There are 4 Great Tax Advantages of Investing in Real Estate
1) Tax Deferral
The disposition of a property is taxable in the year it is sold. There is a tax deferral technique known as a 1031 Exchange. It allows the taxes to be deferred when capital is reinvested into a like-kind property. This defers the taxes from not only the income generated from the property but also from capital gains and depreciation.
Most syndicators will try to utilize 1031 exchanges on properties as part of their strategy. It can be a great option when investors want to keep their funds in play and continue to receive passive income.
2) Refinancing
With real estate you are able to cash out a portion of the profits without taxes being applied. What allows you to do this is refinancing the property with a new mortgage. Then the tax-free profits can be re-invested. Investing in real estate through refinancing is a smart strategy.

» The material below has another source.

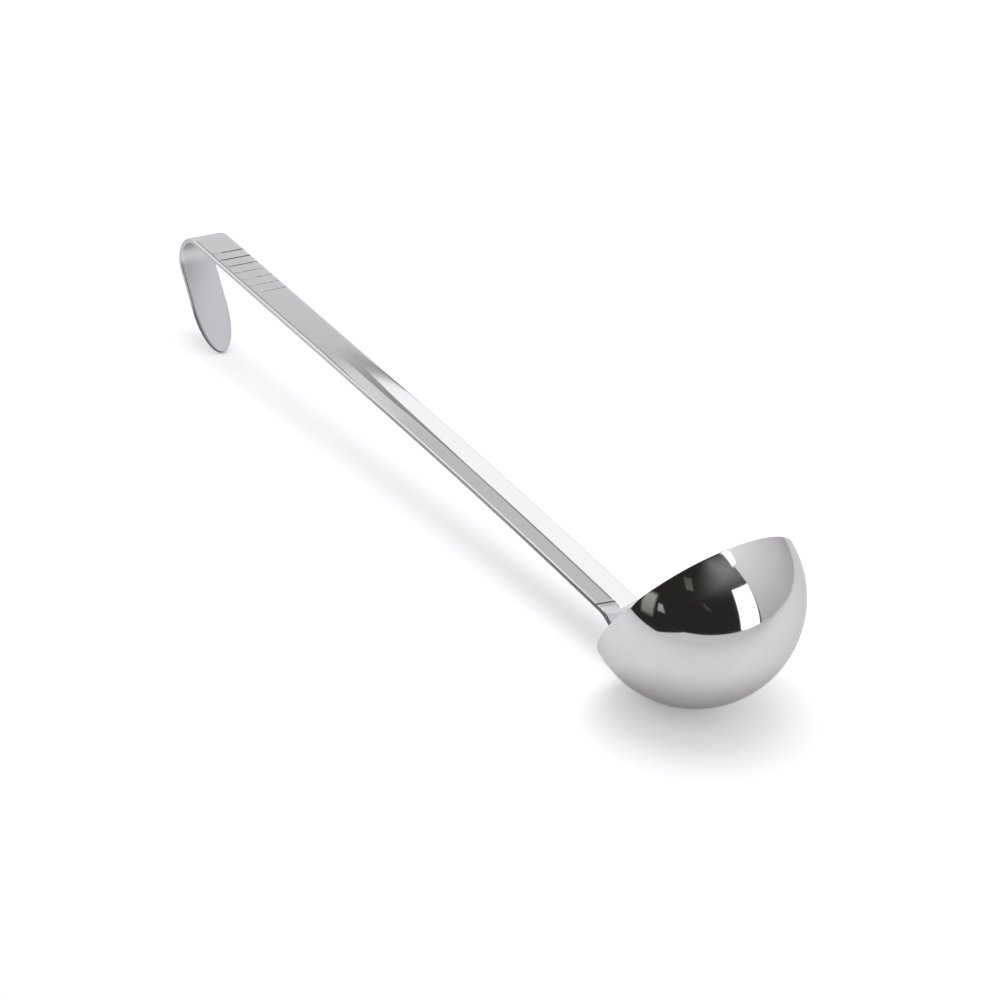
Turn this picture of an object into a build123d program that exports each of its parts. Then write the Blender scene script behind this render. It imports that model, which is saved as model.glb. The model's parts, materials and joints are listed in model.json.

Most syndicators will refinancing a property after it has been stabilized, which is typically around year two or 1/2 through a 5 year expected hold. When properties are acquired well below market value and steps are taken to perform improvements and improve occupancy, the syndicator is able to force appreciation to the property. This in turn increases its value and (NOI) net operating income. Through refinancing, the goal is then to be able to return a significant portion of the investors original investment whil e still providing them the cash flow from the income generating property. This takes much of the risk off the table and makes investors happy as they are getting their capital back much sooner, allowing them to reinvest in additional deals.
3) Depreciation
Depreciation is the holy grail of all investment deductions. Because it is taken even though it is a non-cash expense (meaning we didn’t spend any money), it is simply calculated from the value of the portions of the property that are deemed to be dropping over time. For example, the physical structure on your land, brick and mortar are being used up. Hence they are worth less each and every year. So the type of property it is (i.e. Commercial, residential, industrial) and the length of time you are allowed to depreciate those parts of the property, will determine the amount you’re allowed to apply against the income generated. Often times this eliminates the entire amount of taxes owed. McKenna Capital invests in deals that structure its partnerships in such a way that all partners get to share not only in the profits, the appreciation, but also the depreciation making your investment that much more appealing.
4) Tax Deductions
The financial (mortgage & interest) and operational costs (property management fees, maintenance, property tax, etc.) and insurance premiums on a rental income property can all be claimed as deductions from the revenue generated.
As you can see there are many tax advantages of investing in real estate that other investment options do not offer. That is why diversifying your investment portfolio to include real estate might be a great idea for you. Talk to your accountant and see if it would work for you!